→ **AIM OF THE EXERCISE**:
Print the data exactly, leaving nothing out.

--- SUPPLIED MATERIAL ---

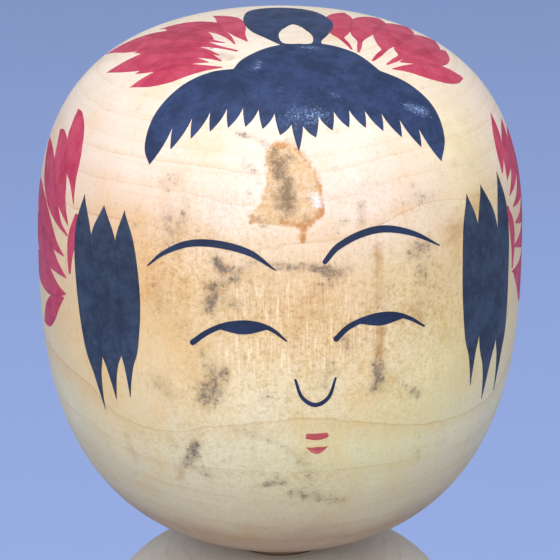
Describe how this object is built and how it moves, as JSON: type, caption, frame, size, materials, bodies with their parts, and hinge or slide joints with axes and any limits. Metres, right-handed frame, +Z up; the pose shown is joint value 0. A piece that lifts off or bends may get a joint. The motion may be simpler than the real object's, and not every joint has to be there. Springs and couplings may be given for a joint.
{
  "type": "kokeshi doll",
  "caption": "Turned wooden doll with a round head that swivels on a waisted cylindrical body, standing on a flat base.",
  "frame": {"origin": "centre of the flat underside that the doll stands on", "axes": "+Z up along the doll's own axis, the face looks along -Y, +X is to the viewer's right when facing the doll"},
  "size_m": [0.074, 0.074, 0.242],
  "materials": {
    "pale_wood": "bare turned wood, waxed and aged, with stains",
    "black_ink": "black ink brushed on wood, waxed, scuffed",
    "red_ink": "translucent crimson dye brushed on wood, waxed",
    "green_ink": "translucent green dye brushed on wood, waxed"
  },
  "bodies": {
    "body": {"body": "pale_wood"},
    "head": {"head": "pale_wood"}
  },
  "joints": [
    {"name": "head_swivel", "type": "hinge", "parent": "body", "child": "head", "pos_m": [0, 0, 0.158], "axis": [0, 0, 1], "continuous": true}
  ]
}
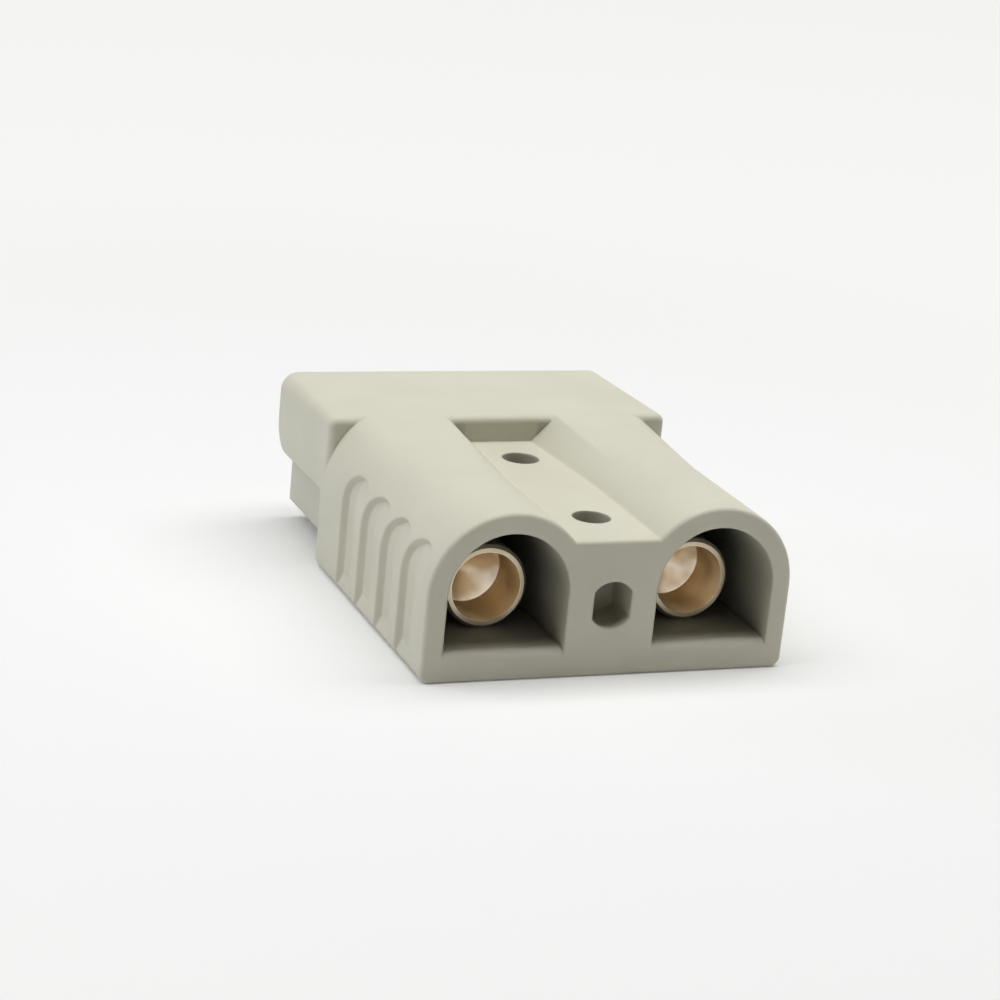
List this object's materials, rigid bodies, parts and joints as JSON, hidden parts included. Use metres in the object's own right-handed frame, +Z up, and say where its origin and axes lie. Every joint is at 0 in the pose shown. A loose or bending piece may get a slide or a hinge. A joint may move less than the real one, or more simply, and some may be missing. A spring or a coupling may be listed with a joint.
{
  "type": "genderless power connector",
  "caption": "Genderless battery power connector: a hood and tongues that mate with a turned-over copy, crimp contacts behind D-shaped cable mouths, and finger ribs along the sides.",
  "frame": {"origin": "middle of the flat underside, halfway between the cable end and the mating end", "axes": "+X across the width, +Y from the cable end to the mating end, +Z up through the hood"},
  "size_m": [0.0366, 0.048, 0.0162],
  "materials": {
    "housing_plastic": "matte",
    "plated_copper": "satin",
    "spring_steel": "satin"
  },
  "bodies": {
    "root": {"housing": "housing_plastic", "contact_left": "plated_copper", "contact_right": "plated_copper", "spring_left": "spring_steel", "spring_right": "spring_steel"}
  },
  "joints": []
}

---

→ **EXERCISE ANSWER**:
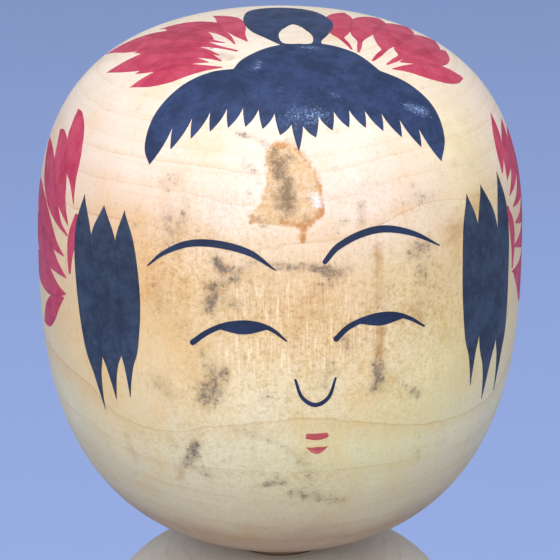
Describe how this object is built and how it moves, as JSON: type, caption, frame, size, materials, bodies with their parts, and hinge or slide joints with axes and any limits. Metres, right-handed frame, +Z up; the pose shown is joint value 0. A piece that lifts off or bends may get a joint. The motion may be simpler than the real object's, and not every joint has to be there. Springs and couplings may be given for a joint.
{
  "type": "kokeshi doll",
  "caption": "Turned wooden doll with a round head that swivels on a waisted cylindrical body, standing on a flat base.",
  "frame": {"origin": "centre of the flat underside that the doll stands on", "axes": "+Z up along the doll's own axis, the face looks along -Y, +X is to the viewer's right when facing the doll"},
  "size_m": [0.074, 0.074, 0.242],
  "materials": {
    "pale_wood": "bare turned wood, waxed and aged, with stains",
    "black_ink": "black ink brushed on wood, waxed, scuffed",
    "red_ink": "translucent crimson dye brushed on wood, waxed",
    "green_ink": "translucent green dye brushed on wood, waxed"
  },
  "bodies": {
    "body": {"body": "pale_wood"},
    "head": {"head": "pale_wood"}
  },
  "joints": [
    {"name": "head_swivel", "type": "hinge", "parent": "body", "child": "head", "pos_m": [0, 0, 0.158], "axis": [0, 0, 1], "continuous": true}
  ]
}
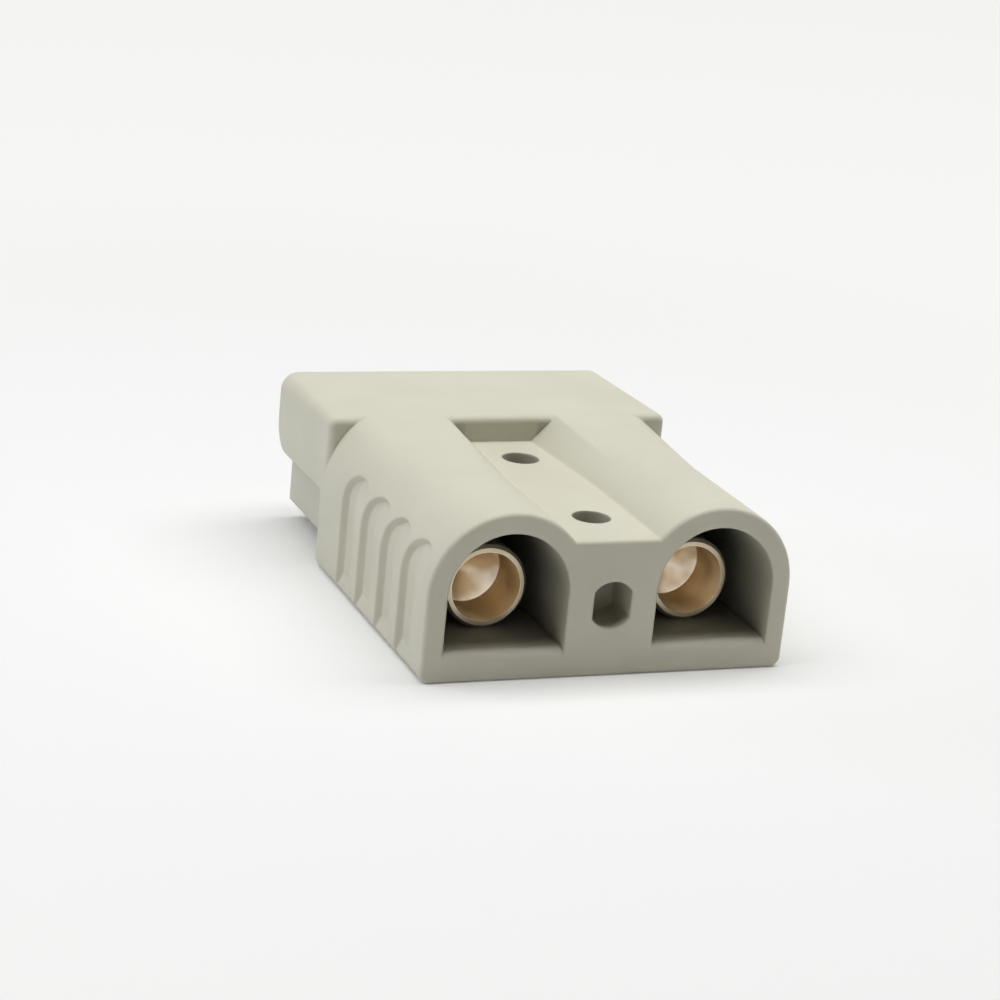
List this object's materials, rigid bodies, parts and joints as JSON, hidden parts included. Use metres in the object's own right-handed frame, +Z up, and say where its origin and axes lie. Every joint is at 0 in the pose shown. A loose or bending piece may get a slide or a hinge. A joint may move less than the real one, or more simply, and some may be missing. A spring or a coupling may be listed with a joint.
{
  "type": "genderless power connector",
  "caption": "Genderless battery power connector: a hood and tongues that mate with a turned-over copy, crimp contacts behind D-shaped cable mouths, and finger ribs along the sides.",
  "frame": {"origin": "middle of the flat underside, halfway between the cable end and the mating end", "axes": "+X across the width, +Y from the cable end to the mating end, +Z up through the hood"},
  "size_m": [0.0366, 0.048, 0.0162],
  "materials": {
    "housing_plastic": "matte",
    "plated_copper": "satin",
    "spring_steel": "satin"
  },
  "bodies": {
    "root": {"housing": "housing_plastic", "contact_left": "plated_copper", "contact_right": "plated_copper", "spring_left": "spring_steel", "spring_right": "spring_steel"}
  },
  "joints": []
}